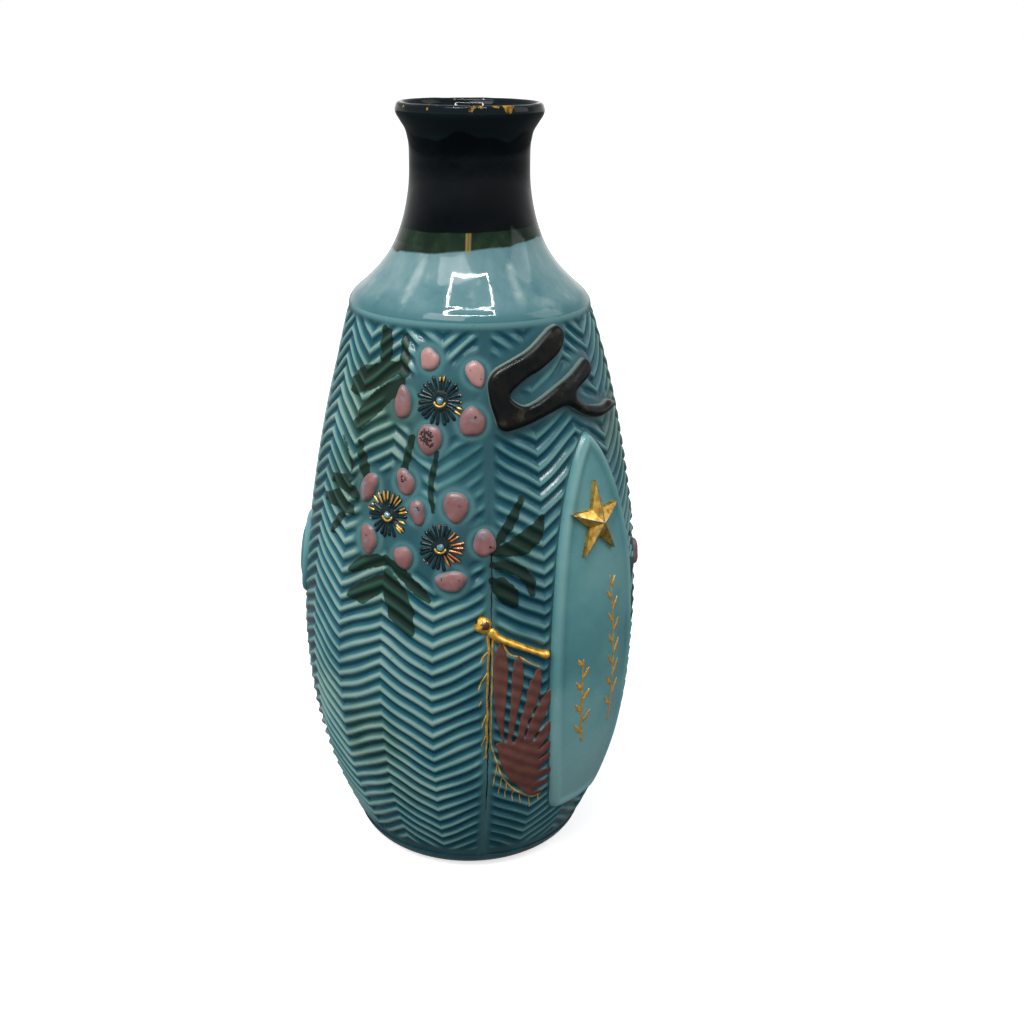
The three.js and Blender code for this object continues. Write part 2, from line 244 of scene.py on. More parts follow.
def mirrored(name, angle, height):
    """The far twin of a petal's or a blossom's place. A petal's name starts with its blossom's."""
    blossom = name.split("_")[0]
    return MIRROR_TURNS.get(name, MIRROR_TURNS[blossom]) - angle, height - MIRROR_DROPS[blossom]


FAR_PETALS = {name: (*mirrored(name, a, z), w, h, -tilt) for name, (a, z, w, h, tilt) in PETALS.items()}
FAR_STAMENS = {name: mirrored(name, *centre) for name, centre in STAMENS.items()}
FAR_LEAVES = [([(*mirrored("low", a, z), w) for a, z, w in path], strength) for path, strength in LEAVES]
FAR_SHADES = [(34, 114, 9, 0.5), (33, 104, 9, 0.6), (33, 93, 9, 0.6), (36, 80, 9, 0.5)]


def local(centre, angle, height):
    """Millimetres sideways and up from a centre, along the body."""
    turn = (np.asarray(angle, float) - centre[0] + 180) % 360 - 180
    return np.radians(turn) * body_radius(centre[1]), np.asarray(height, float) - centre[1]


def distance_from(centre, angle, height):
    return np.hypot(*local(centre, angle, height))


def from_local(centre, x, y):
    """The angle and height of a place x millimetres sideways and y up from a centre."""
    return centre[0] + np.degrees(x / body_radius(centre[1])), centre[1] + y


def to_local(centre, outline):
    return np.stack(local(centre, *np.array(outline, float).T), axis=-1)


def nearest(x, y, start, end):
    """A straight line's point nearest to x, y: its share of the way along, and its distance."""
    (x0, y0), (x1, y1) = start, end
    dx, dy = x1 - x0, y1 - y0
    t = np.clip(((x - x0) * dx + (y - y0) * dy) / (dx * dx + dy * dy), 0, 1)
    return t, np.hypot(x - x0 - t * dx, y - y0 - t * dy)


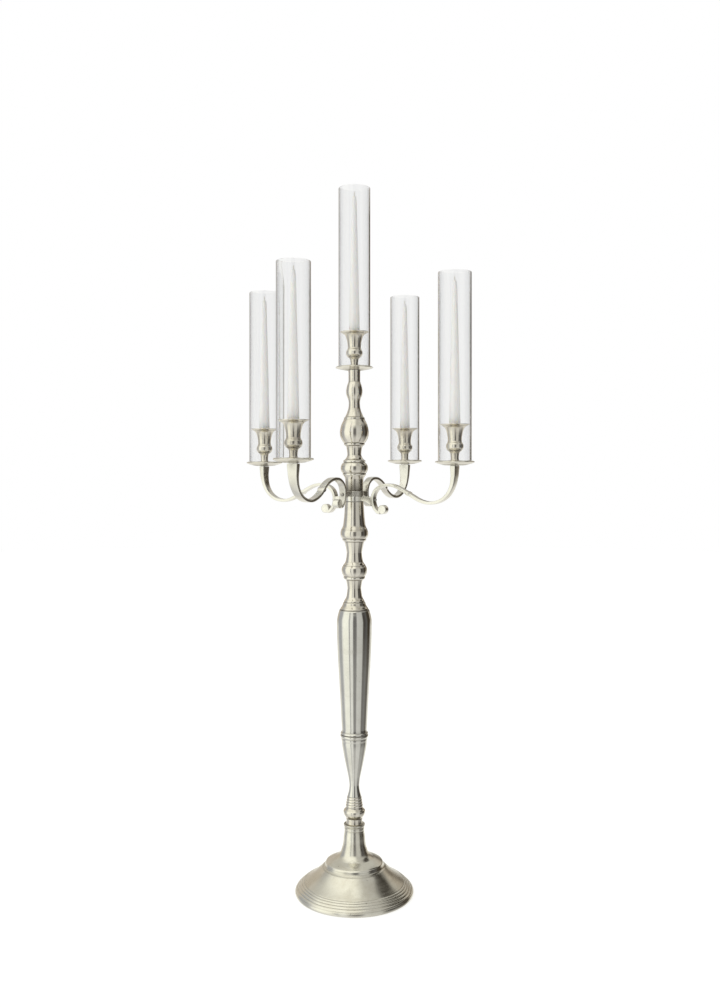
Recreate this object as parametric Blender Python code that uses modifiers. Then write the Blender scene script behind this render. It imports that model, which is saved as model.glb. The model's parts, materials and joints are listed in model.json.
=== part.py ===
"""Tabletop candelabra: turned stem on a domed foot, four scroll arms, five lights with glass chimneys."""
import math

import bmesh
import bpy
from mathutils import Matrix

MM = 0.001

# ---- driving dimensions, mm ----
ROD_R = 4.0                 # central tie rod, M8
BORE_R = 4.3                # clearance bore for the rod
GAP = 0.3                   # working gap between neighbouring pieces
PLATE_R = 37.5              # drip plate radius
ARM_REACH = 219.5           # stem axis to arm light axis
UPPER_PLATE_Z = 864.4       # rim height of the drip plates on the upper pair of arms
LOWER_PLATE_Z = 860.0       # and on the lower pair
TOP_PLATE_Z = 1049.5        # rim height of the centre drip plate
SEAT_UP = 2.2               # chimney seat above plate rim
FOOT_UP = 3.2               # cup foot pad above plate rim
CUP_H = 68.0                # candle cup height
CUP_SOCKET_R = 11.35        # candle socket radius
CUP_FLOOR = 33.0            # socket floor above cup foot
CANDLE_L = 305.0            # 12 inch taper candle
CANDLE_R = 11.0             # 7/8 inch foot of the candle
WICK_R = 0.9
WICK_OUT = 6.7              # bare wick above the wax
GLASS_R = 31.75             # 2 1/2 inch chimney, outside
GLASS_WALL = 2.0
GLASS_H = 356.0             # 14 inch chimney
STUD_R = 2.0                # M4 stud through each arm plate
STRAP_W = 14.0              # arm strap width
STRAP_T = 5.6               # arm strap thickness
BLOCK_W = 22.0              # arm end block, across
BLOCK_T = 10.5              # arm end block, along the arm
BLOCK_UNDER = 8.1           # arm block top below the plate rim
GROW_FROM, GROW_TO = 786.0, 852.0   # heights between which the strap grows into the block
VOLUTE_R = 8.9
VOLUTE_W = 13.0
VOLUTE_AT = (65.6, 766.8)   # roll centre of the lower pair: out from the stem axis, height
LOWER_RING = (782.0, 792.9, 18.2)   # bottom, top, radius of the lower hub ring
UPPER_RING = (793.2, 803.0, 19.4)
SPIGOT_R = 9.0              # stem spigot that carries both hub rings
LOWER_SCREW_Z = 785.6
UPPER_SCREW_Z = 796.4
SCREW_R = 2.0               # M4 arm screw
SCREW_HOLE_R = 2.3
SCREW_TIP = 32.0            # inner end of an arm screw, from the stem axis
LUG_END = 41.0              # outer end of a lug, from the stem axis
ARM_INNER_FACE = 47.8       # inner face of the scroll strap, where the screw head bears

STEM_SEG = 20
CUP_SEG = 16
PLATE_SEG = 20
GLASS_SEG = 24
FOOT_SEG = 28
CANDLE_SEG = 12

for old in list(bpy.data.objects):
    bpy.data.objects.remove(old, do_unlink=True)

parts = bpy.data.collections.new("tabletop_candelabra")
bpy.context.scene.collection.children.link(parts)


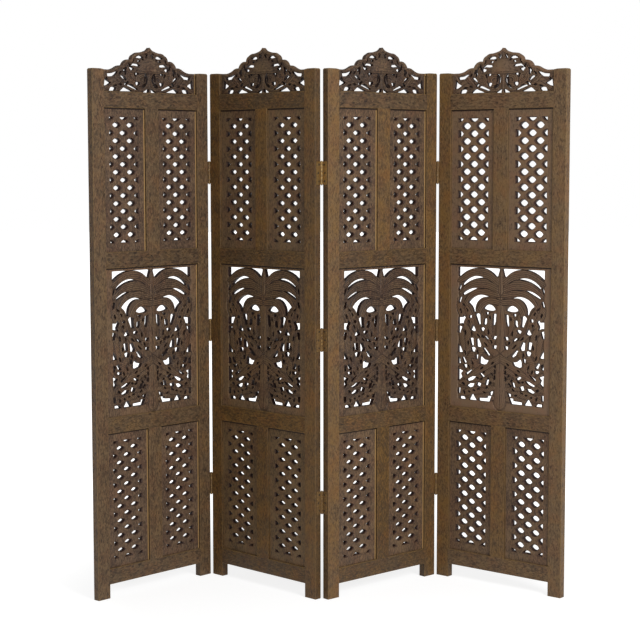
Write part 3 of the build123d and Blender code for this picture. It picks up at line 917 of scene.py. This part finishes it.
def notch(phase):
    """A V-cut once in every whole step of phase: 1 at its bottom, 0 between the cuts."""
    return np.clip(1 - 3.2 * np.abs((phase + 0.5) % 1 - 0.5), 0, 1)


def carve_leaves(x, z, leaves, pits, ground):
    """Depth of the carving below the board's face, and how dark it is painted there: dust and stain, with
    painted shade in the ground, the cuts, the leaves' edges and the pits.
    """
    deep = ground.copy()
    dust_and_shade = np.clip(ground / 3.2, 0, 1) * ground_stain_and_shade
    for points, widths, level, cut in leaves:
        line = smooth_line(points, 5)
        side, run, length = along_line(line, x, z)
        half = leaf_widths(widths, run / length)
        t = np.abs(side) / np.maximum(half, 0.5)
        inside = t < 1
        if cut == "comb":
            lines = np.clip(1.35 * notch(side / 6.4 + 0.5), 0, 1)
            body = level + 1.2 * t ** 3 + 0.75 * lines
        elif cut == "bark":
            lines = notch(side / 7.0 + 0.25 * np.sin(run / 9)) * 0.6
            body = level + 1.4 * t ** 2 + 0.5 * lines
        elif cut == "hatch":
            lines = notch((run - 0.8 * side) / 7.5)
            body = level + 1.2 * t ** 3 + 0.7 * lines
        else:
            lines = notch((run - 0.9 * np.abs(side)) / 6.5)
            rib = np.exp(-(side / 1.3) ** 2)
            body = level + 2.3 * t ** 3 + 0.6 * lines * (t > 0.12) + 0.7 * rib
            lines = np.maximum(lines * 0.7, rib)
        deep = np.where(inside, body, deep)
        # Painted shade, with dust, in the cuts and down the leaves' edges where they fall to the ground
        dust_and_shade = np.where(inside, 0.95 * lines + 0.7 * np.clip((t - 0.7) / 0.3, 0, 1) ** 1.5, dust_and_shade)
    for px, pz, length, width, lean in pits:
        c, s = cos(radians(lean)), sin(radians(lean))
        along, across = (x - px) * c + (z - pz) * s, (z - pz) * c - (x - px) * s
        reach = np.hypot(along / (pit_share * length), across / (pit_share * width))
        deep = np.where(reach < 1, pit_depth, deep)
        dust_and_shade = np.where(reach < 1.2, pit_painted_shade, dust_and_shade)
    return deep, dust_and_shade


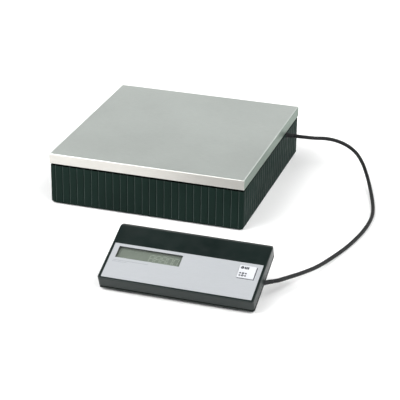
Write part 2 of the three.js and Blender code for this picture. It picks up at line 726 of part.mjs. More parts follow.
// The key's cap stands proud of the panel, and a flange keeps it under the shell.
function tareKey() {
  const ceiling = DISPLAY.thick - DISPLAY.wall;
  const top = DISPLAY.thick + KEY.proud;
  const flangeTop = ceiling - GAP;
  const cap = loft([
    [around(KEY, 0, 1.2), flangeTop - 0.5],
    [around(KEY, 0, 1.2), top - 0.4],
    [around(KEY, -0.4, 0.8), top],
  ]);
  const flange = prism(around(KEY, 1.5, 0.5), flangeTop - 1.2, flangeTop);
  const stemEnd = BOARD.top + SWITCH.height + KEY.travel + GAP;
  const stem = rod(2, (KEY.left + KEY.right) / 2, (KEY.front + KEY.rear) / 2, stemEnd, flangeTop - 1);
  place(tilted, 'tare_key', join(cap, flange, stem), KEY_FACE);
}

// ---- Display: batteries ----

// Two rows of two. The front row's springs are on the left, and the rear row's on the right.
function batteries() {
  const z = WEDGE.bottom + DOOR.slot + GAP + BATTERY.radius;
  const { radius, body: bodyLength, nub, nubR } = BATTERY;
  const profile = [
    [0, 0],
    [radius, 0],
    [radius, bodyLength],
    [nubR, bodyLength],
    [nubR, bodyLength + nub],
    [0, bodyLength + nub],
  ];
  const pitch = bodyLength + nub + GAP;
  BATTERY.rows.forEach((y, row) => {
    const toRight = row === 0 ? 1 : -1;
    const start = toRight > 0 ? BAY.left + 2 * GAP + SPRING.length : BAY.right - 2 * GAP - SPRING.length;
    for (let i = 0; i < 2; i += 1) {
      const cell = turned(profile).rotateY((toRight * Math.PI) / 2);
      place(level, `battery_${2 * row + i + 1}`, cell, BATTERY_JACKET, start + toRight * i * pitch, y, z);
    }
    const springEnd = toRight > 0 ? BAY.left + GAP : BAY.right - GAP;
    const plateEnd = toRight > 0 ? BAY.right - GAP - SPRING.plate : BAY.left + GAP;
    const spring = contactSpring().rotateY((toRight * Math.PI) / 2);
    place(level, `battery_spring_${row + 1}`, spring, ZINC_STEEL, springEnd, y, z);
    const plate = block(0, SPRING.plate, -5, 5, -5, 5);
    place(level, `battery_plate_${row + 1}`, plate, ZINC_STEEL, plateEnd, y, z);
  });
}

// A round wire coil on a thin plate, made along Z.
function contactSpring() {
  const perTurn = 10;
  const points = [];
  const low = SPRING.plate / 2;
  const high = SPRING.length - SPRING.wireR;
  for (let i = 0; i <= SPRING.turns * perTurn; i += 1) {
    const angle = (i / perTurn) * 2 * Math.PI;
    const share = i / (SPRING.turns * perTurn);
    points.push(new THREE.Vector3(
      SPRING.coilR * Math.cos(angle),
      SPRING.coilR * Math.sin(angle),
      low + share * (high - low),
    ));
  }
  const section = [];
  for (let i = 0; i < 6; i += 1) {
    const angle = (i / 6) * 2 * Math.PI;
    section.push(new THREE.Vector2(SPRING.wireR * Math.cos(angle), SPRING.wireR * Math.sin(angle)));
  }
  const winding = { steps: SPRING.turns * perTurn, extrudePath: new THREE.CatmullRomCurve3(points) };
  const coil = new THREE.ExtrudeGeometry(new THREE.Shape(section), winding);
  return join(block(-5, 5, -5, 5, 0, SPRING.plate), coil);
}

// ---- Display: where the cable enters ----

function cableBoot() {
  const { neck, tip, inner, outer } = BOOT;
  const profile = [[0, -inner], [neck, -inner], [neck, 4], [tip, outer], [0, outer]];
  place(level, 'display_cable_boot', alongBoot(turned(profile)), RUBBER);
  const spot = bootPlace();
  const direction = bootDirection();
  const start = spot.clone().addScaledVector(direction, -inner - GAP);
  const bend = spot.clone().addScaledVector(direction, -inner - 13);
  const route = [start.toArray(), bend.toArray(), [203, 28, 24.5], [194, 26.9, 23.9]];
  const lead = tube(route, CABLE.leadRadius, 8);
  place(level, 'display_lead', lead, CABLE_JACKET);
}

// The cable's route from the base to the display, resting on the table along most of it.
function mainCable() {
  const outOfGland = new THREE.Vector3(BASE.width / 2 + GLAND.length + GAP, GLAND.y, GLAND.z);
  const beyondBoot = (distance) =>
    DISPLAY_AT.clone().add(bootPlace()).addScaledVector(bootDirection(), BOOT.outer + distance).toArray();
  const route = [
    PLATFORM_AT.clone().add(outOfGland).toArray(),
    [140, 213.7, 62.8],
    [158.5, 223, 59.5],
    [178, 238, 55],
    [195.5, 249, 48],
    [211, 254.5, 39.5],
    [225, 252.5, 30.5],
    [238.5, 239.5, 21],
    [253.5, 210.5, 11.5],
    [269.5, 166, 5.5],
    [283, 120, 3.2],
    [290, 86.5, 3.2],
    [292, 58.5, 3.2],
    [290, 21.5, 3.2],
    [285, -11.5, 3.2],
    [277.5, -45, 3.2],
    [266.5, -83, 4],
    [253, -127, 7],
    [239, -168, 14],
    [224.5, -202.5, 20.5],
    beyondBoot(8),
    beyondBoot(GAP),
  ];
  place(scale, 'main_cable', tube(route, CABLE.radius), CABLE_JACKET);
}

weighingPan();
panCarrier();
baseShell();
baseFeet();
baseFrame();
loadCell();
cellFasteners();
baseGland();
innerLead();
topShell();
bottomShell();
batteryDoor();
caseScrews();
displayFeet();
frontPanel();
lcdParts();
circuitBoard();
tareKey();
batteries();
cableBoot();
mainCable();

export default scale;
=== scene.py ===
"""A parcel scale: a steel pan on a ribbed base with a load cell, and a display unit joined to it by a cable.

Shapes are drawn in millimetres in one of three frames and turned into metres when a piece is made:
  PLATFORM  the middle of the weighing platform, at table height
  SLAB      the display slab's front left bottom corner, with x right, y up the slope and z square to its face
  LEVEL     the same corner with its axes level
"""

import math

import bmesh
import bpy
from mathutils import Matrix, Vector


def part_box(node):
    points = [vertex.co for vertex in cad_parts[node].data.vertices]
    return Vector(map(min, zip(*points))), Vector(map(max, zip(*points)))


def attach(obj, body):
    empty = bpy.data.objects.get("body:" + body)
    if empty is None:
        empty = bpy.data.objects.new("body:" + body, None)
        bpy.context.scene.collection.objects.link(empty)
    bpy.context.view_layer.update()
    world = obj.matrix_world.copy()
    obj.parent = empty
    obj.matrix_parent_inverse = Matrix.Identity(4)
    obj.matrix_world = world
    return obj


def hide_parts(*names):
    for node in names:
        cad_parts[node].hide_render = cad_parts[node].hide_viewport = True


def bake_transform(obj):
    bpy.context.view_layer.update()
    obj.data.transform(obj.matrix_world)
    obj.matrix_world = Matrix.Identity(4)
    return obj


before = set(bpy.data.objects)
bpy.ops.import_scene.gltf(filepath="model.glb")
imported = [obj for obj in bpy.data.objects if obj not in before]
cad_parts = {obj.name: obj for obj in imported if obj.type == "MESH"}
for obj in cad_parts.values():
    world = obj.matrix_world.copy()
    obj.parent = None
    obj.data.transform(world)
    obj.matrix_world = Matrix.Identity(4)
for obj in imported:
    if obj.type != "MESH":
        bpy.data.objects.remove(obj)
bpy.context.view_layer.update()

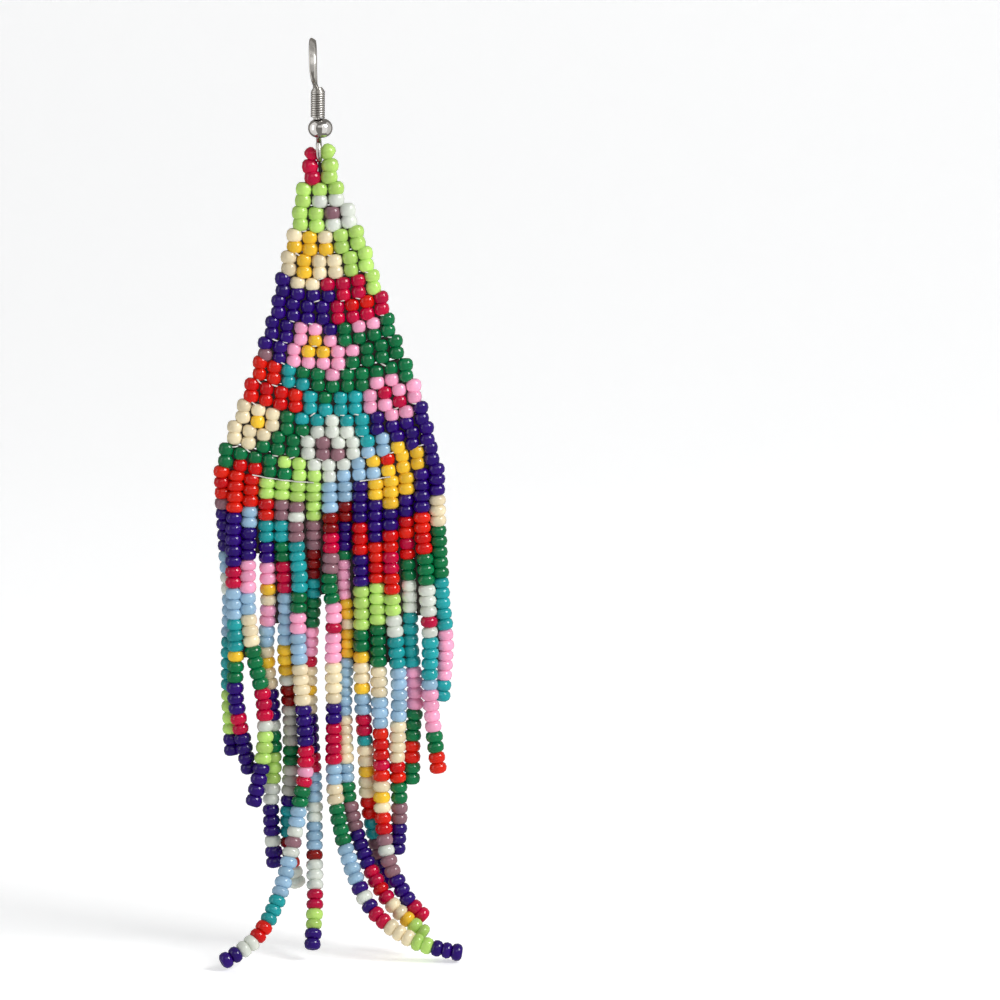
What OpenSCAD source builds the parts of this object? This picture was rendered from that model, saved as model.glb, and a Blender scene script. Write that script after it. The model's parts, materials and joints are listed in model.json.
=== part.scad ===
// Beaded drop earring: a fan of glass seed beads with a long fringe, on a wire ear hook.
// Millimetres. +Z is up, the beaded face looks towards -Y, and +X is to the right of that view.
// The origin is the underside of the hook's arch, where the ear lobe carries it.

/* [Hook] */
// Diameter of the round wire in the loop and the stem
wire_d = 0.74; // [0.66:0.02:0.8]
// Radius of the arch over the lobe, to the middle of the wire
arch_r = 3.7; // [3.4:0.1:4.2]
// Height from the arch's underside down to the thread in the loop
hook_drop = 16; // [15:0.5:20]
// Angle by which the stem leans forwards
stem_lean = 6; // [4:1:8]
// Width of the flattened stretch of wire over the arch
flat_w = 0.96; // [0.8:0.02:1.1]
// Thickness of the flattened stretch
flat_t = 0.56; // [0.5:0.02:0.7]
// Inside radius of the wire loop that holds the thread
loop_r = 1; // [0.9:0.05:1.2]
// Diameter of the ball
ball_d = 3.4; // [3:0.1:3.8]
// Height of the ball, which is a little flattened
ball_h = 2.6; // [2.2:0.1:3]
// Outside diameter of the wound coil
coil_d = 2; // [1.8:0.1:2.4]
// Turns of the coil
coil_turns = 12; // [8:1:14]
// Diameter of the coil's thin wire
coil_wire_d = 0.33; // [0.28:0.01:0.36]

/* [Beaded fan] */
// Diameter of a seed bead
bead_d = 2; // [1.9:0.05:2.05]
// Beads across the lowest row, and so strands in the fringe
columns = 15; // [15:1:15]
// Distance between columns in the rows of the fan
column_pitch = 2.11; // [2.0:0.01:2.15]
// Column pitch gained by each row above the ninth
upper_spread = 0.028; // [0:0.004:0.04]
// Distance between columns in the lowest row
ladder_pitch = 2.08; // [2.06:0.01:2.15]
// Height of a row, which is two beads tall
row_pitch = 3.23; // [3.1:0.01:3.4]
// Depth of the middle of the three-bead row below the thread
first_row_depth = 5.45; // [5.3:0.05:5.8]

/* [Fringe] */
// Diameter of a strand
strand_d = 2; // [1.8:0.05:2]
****
WHAT IS REQUIRED: Repeat word for word every line from the start of the entries to the line holding "return MIRROR_TURNS.get(name, MIRROR_TURNS[blossom])", inclusive, and nothing else.

ANSWER TO THE TASK:
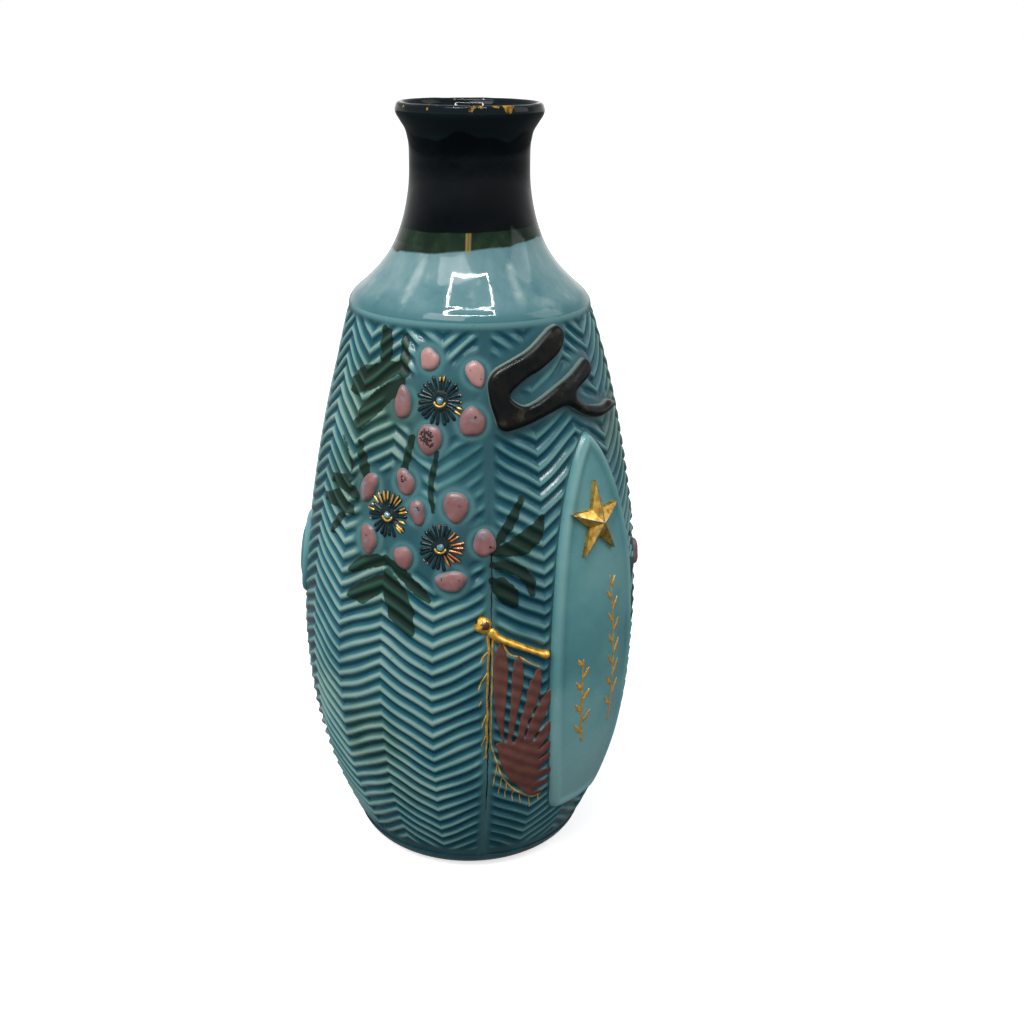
The three.js and Blender code for this object continues. Write part 2, from line 244 of scene.py on. More parts follow.
def mirrored(name, angle, height):
    """The far twin of a petal's or a blossom's place. A petal's name starts with its blossom's."""
    blossom = name.split("_")[0]
    return MIRROR_TURNS.get(name, MIRROR_TURNS[blossom]) - angle, height - MIRROR_DROPS[blossom]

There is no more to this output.